Dans la plupart des dossiers qui ont été au cœur des débats publics ces derniers mois, de la vache folle à l’Erika, de l’amiante aux accidents de la route, des conséquences de la grande tempête de décembre 1999 à la crise des carburants de l’automne 2000, il y a toujours un élément commun que l’on oublie curieusement de rappeler : ces catastrophes sont des bénédictions pour notre Produit Intérieur Brut, ce chiffre magique dont la progression s’exprime par un mot qui résume à lui tout seul la grande ambition de nos sociétés matériellement développées et éthiquement sous développées : LA CROISSANCE !
Car les centaines de milliards que coûtent à la collectivité ces destructions humaines et environnementales ne sont pas comptabilisées comme des destructions mais comme des apports de richesses dans la mesure où elles génèrent des activités économiques exprimées en monnaie. Les 120 milliards de coûts directs des accidents de la route (qui en génèrent le triple en coûts indirects), pour ne prendre que ce seul exemple, contribuent à la croissance de notre PIB. A supposer que nous n’ayons aucun accident matériel ou corporel, ni morts ni blessés sur les routes de France l’année prochaine, notre PIB baisserait de manière significative, la France perdrait une ou plusieurs places dans le classement des puissances économiques et l’on verrait nombre d’économistes nous annoncer d’un ton grave que la crise est de retour. Et la situation serait pire si disparaissaient également de ces étonnantes additions une part des 170 milliards induits par les effets sur la santé de la pollution atmosphérique, les dizaines de milliards que vont coûter la destruction des farines animales, les quelques cent milliards qu’ont généré les destructions de la tempête de l’hiver dernier et d’une manière générale tout le plomb des destructions sanitaires, sociales ou environnementales qui ont cette vertu de se changer en or par l’alchimie singulière de nos systèmes de comptabilité.
Dans le même temps, toutes les activités bénévoles qui, grâce en particulier aux associations loi 1901, ont permis d’éviter ou de limiter une partie des effets de ces catastrophes, par exemple en allant nettoyer les plages polluées ou en aidant gratuitement des handicapés, n’ont, elles, permis aucune progression de richesse et ont même contribué à faire baisser le PIB en développant des activités bénévoles plutôt que rémunérées.

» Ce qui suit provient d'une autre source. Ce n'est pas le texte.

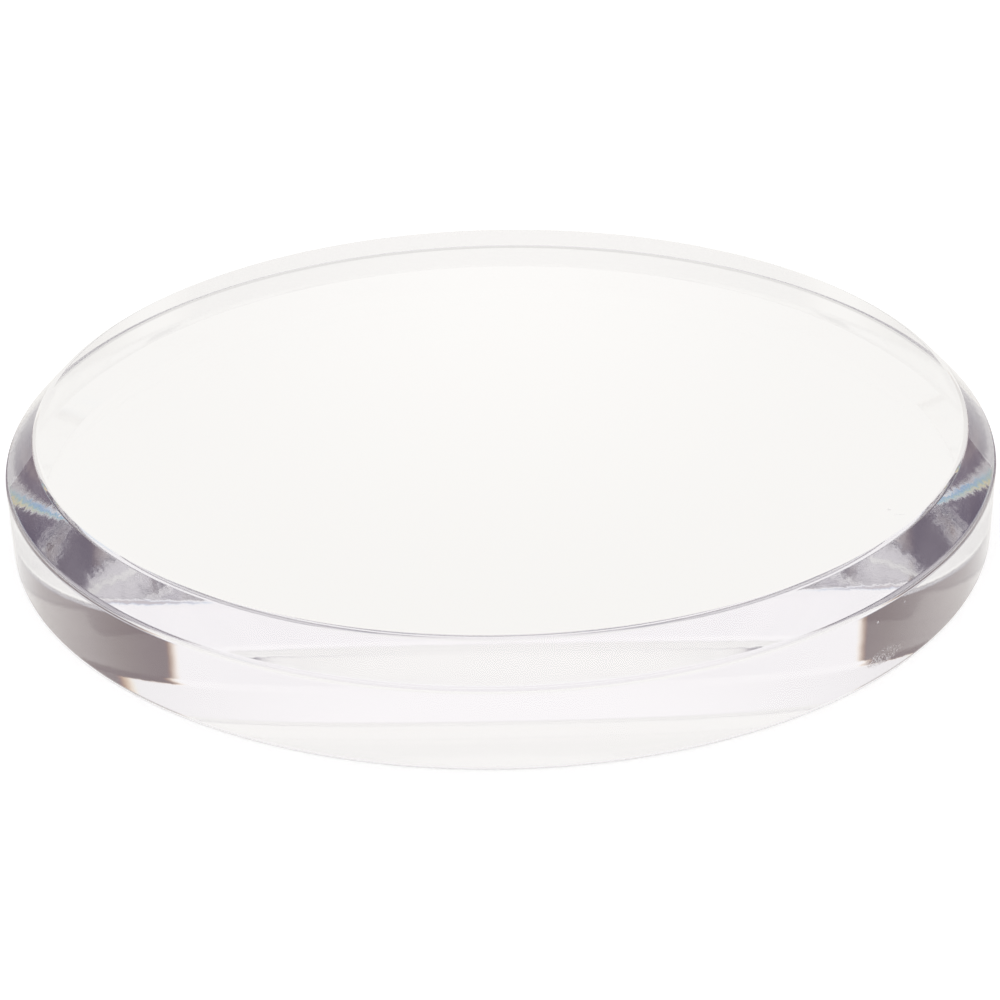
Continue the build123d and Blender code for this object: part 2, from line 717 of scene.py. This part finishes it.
def studio_camera(context, studio):
    """A camera in front of the disc and above it, aimed at its middle."""
    data = bpy.data.cameras.new("camera")
    data.sensor_width = SENSOR_WIDTH
    data.lens = studio.camera_lens
    data.shift_x, data.shift_y = studio.camera_shift
    camera = bpy.data.objects.new("camera", data)
    context.collection.objects.link(camera)
    middle = Vector((0, 0, DISC_HEIGHT / 2))
    back = Vector((0, -math.cos(studio.camera_height), math.sin(studio.camera_height)))
    place = Matrix.Translation(middle + back * studio.camera_distance)
    aim = (-back).to_track_quat("-Z", "Y").to_matrix().to_4x4()
    camera.matrix_world = place @ aim @ Matrix.Rotation(studio.camera_roll, 4, "Z")
    data.clip_start = NEAREST_SEEN
    context.scene.camera = camera


class SCENE_OT_display_studio(bpy.types.Operator):
    """Set up the floor, the surroundings and the camera"""

    bl_idname = "scene.display_studio"
    bl_label = "Studio"

    def execute(self, context):
        scene = context.scene
        scene.view_settings.view_transform = "Standard"
        scene.cycles.max_bounces = MOST_BOUNCES
        scene.cycles.glossy_bounces = MOST_BOUNCES
        scene.cycles.transmission_bounces = MOST_CLEAR_BOUNCES
        studio_world(scene)
        studio_floor(context)
        studio_camera(context, scene.studio_settings)
        return {"FINISHED"}


class VIEW3D_PT_display_base(bpy.types.Panel):
    """The pieces of the display base and its studio"""

    bl_idname = "VIEW3D_PT_display_base"
    bl_label = "Display Base"
    bl_space_type = "VIEW_3D"
    bl_region_type = "UI"
    bl_category = "Display Base"

    def draw(self, context):
        layout = self.layout
        for settings in (context.scene.disc_settings, context.scene.studio_settings):
            box = layout.box()
            for name in settings.bl_rna.properties.keys():
                if name not in ("rna_type", "name"):
                    box.prop(settings, name)
        layout.operator(OBJECT_OT_display_disc.bl_idname)
        layout.operator(SCENE_OT_display_studio.bl_idname)


CLASSES = (
    DiscSettings,
    StudioSettings,
    OBJECT_OT_display_disc,
    SCENE_OT_display_studio,
    VIEW3D_PT_display_base,
)


def register():
    for item in CLASSES:
        bpy.utils.register_class(item)
    bpy.types.Scene.disc_settings = PointerProperty(type=DiscSettings)
    bpy.types.Scene.studio_settings = PointerProperty(type=StudioSettings)


def unregister():
    del bpy.types.Scene.studio_settings
    del bpy.types.Scene.disc_settings
    for item in reversed(CLASSES):
        bpy.utils.unregister_class(item)


def main():
    """Builds everything in order."""
    register()
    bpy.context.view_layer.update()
    bpy.ops.scene.display_studio()
    bpy.ops.object.display_disc()


if __name__ == "__main__":
    main()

Autant dire que nous marchons sur la tête et que dans le même temps où l’on célèbre le rôle éminent des associations à l’occasion du centenaire de la loi de 1901, nous continuons à les traiter comptablement, non comme des productrices de richesses sociales mais comme des “ponctionneuses de richesse économique” au titre des subventions qu’elles reçoivent. Notre société, malgré ses déclarations de principe, facilite beaucoup plus le “lucra-volat”, la volonté lucrative, que le bénévolat, la volonté bonne ; et il arrive trop souvent que ce qu’on pourrait appeler le “male-volat” ou volonté mauvaise, sous ses formes diverses, bénéficie de l’argent des contribuables comme en témoignent les exemples récents de pactes de corruption en vue de détourner les marchés publics. Il est donc plus que temps de nous atteler à ce chantier considérable du changement de représentation de la richesse et de la fonction que joue la monnaie dans nos sociétés. C’est pour l’économie sociale et solidaire un enjeu décisif et pour le mouvement associatif une occasion à saisir. Ils s’inscrivent en effet dans une histoire où le choix de la coopération, de la mutualisation, de l’association se veut prioritaire. C’est pour eux un piège mortel que de laisser s’imposer des critères qui ignorent les enjeux écologiques et humains et valorisent des activités destructrices dès lors qu’elles sont financièrement rentables. Il leur faut au contraire reprendre l’initiative et être aux premiers rangs de l’émergence d’une société et d’une économie plurielle face aux risques civilisationnels, écologiques et sociaux que véhicule la “société de marché”.